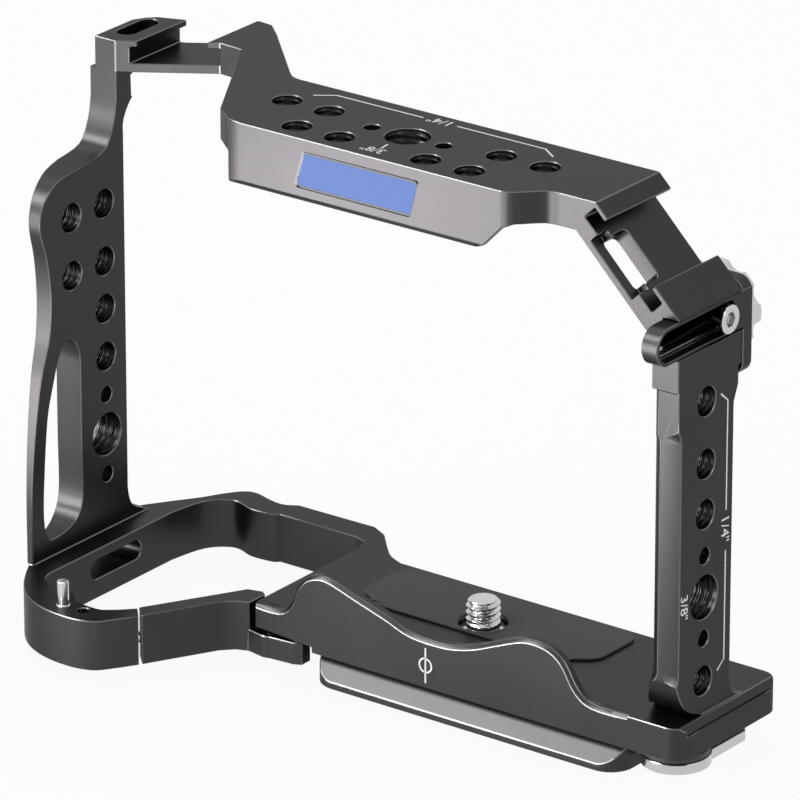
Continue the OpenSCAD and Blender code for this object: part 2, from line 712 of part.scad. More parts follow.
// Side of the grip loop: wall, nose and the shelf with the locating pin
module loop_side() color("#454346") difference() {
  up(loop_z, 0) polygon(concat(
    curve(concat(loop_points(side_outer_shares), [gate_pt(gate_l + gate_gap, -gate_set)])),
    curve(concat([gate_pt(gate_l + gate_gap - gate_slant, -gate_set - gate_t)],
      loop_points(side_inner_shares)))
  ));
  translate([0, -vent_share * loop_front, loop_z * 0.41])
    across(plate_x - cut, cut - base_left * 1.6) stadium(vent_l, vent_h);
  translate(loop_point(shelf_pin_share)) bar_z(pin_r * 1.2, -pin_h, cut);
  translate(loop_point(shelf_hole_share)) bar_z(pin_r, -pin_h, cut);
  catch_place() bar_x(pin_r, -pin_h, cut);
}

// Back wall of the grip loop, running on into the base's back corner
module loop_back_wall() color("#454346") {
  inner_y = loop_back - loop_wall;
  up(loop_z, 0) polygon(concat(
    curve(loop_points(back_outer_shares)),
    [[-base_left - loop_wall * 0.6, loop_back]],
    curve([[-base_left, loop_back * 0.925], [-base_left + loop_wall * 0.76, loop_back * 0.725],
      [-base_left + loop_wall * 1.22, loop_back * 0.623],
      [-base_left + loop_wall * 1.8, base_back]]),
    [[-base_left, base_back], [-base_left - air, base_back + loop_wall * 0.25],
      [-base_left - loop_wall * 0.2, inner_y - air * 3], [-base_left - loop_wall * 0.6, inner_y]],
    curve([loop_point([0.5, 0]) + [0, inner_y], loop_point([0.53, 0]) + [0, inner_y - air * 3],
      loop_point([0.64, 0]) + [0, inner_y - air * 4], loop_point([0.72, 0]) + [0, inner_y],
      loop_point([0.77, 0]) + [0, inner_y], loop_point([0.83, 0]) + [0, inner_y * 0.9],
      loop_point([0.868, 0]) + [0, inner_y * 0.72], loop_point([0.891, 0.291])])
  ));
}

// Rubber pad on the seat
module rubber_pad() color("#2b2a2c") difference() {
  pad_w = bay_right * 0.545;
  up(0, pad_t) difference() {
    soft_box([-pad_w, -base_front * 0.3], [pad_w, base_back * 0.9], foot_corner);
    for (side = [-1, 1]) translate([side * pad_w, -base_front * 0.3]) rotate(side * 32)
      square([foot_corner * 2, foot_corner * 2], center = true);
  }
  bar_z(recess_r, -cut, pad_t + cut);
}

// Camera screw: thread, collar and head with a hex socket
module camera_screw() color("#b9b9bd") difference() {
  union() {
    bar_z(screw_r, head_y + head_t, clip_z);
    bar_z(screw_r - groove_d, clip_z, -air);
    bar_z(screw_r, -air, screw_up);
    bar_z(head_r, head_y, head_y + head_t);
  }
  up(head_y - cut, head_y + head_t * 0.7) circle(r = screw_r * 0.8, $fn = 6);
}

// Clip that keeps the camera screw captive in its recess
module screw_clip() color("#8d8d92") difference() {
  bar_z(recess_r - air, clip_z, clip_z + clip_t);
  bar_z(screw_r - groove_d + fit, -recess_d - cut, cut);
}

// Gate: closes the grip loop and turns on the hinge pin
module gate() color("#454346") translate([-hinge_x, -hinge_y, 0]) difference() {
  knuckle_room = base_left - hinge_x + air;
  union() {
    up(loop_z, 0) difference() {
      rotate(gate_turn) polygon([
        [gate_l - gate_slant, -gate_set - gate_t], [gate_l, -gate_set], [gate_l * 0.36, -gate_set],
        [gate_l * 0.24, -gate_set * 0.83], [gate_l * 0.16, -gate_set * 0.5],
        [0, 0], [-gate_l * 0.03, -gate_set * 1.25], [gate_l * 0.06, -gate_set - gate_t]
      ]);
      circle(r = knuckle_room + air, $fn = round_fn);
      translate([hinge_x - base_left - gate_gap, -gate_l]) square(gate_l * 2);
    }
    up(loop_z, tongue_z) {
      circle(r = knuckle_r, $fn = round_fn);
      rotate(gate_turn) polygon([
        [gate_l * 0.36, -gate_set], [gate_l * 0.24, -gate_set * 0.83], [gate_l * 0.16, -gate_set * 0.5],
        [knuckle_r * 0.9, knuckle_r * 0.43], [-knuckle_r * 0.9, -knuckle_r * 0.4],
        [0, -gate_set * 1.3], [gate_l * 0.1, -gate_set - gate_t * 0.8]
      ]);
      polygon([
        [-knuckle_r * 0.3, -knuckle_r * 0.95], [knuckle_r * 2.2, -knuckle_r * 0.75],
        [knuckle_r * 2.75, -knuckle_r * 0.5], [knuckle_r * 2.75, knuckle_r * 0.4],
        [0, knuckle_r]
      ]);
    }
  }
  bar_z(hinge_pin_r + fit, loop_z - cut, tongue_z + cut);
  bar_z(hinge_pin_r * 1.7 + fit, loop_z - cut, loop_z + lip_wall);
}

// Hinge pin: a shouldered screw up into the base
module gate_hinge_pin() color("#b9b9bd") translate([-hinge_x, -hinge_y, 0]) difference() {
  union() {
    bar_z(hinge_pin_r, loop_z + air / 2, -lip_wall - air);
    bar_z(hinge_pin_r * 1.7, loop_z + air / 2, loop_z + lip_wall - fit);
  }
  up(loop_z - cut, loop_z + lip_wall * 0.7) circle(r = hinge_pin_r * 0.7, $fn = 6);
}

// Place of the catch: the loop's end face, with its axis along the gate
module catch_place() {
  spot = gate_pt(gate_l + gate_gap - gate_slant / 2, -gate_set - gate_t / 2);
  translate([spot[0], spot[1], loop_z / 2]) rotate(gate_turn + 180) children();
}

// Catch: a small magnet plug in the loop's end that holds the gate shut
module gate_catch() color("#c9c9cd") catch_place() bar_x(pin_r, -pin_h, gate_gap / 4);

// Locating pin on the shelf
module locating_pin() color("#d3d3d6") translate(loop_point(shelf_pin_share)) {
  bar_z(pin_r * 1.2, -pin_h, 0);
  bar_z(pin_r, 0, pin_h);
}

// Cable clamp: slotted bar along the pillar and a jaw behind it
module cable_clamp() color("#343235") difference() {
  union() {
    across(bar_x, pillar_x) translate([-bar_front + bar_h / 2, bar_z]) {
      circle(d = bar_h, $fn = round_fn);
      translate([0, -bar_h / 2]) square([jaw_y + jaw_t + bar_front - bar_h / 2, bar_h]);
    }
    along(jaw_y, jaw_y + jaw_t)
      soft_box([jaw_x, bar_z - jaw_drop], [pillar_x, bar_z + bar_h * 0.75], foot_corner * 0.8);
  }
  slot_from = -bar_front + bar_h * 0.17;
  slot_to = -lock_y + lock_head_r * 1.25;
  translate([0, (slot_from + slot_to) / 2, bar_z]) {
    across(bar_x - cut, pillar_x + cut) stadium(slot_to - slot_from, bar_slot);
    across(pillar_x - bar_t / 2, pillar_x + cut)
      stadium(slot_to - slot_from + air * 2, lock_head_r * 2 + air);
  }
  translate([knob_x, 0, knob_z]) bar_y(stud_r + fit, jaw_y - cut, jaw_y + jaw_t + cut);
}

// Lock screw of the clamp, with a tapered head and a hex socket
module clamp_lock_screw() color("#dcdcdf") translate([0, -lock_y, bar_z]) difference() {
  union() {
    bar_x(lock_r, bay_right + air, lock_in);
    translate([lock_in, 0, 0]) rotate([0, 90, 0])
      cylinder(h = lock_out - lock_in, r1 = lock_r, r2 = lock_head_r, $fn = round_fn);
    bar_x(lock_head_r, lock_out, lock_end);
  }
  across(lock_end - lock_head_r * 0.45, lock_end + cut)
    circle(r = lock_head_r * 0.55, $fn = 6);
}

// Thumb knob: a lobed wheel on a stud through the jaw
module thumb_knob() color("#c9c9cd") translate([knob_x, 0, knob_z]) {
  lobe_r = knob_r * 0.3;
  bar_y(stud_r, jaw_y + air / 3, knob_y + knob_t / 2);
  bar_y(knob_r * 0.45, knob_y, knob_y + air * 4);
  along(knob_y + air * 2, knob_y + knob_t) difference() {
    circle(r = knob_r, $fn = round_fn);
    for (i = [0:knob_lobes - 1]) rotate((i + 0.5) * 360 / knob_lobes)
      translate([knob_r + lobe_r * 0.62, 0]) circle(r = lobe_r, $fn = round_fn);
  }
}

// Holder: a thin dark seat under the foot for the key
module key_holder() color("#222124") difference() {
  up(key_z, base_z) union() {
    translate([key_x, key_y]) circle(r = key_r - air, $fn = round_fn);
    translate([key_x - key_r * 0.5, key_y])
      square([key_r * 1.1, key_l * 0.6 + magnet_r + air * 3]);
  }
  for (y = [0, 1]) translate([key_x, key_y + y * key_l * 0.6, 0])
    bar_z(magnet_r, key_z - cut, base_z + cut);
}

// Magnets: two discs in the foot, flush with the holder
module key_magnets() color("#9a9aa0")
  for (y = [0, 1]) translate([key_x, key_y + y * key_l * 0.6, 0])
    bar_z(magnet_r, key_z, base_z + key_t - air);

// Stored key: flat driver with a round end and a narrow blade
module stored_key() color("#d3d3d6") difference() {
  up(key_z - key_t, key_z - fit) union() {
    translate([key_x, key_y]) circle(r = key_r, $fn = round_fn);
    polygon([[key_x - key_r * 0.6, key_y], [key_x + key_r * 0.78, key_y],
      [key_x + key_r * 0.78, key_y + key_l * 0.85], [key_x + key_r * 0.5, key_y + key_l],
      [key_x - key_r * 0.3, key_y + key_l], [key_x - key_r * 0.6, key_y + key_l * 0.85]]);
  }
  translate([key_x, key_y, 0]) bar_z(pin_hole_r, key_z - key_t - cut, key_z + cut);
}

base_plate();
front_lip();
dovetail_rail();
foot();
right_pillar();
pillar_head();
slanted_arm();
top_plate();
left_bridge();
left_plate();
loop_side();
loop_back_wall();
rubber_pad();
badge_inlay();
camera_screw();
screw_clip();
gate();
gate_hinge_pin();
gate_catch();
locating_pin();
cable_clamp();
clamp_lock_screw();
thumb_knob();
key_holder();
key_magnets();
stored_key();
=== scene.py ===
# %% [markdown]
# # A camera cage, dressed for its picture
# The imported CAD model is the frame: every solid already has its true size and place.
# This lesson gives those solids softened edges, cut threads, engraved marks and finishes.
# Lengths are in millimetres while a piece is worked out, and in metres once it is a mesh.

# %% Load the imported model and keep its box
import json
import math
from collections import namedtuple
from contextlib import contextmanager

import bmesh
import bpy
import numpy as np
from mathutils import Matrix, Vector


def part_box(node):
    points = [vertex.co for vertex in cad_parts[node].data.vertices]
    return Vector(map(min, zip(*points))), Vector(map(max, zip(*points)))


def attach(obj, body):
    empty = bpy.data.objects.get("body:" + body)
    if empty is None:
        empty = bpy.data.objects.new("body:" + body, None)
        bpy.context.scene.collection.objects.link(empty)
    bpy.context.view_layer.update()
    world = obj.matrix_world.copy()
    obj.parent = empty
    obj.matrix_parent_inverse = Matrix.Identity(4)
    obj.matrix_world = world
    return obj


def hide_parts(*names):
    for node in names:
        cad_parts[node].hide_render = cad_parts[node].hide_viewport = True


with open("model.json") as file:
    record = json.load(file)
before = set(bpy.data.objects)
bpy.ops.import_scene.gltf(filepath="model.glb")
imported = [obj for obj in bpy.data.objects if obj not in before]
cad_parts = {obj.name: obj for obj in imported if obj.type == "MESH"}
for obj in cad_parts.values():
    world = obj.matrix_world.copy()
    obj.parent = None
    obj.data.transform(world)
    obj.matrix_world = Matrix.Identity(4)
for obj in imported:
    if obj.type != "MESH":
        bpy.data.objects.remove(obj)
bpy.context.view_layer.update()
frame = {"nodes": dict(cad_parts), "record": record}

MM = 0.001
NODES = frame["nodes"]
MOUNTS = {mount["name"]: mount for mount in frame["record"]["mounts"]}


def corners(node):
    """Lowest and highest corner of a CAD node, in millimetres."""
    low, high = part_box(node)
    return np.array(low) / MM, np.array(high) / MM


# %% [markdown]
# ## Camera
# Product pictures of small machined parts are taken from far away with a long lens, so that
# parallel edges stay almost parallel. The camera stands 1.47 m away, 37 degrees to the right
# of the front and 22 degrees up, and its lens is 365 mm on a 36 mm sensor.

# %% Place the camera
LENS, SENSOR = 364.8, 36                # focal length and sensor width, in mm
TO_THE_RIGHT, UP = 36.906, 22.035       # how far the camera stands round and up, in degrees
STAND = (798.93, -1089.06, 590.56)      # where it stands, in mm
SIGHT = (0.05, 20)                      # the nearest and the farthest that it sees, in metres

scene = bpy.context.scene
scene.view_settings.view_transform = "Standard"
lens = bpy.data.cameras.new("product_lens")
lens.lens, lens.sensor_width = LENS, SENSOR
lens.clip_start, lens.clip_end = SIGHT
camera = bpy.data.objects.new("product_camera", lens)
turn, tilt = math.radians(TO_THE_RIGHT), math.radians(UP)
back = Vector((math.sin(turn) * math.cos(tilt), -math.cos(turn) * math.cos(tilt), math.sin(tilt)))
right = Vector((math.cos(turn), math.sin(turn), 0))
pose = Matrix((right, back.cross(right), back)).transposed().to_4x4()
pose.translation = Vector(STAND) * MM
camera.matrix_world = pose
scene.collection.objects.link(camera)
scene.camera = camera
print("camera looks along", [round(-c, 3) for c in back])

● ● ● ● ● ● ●

## Stated problem
In the listing above, locate the line with "base_plate();" and the line with "bpy.data.objects.remove(obj)", then extract exactly those lines and every line between them, and nothing more.

## Task solution
base_plate();
front_lip();
dovetail_rail();
foot();
right_pillar();
pillar_head();
slanted_arm();
top_plate();
left_bridge();
left_plate();
loop_side();
loop_back_wall();
rubber_pad();
badge_inlay();
camera_screw();
screw_clip();
gate();
gate_hinge_pin();
gate_catch();
locating_pin();
cable_clamp();
clamp_lock_screw();
thumb_knob();
key_holder();
key_magnets();
stored_key();
=== scene.py ===
# %% [markdown]
# # A camera cage, dressed for its picture
# The imported CAD model is the frame: every solid already has its true size and place.
# This lesson gives those solids softened edges, cut threads, engraved marks and finishes.
# Lengths are in millimetres while a piece is worked out, and in metres once it is a mesh.

# %% Load the imported model and keep its box
import json
import math
from collections import namedtuple
from contextlib import contextmanager

import bmesh
import bpy
import numpy as np
from mathutils import Matrix, Vector


def part_box(node):
    points = [vertex.co for vertex in cad_parts[node].data.vertices]
    return Vector(map(min, zip(*points))), Vector(map(max, zip(*points)))


def attach(obj, body):
    empty = bpy.data.objects.get("body:" + body)
    if empty is None:
        empty = bpy.data.objects.new("body:" + body, None)
        bpy.context.scene.collection.objects.link(empty)
    bpy.context.view_layer.update()
    world = obj.matrix_world.copy()
    obj.parent = empty
    obj.matrix_parent_inverse = Matrix.Identity(4)
    obj.matrix_world = world
    return obj


def hide_parts(*names):
    for node in names:
        cad_parts[node].hide_render = cad_parts[node].hide_viewport = True


with open("model.json") as file:
    record = json.load(file)
before = set(bpy.data.objects)
bpy.ops.import_scene.gltf(filepath="model.glb")
imported = [obj for obj in bpy.data.objects if obj not in before]
cad_parts = {obj.name: obj for obj in imported if obj.type == "MESH"}
for obj in cad_parts.values():
    world = obj.matrix_world.copy()
    obj.parent = None
    obj.data.transform(world)
    obj.matrix_world = Matrix.Identity(4)
for obj in imported:
    if obj.type != "MESH":
        bpy.data.objects.remove(obj)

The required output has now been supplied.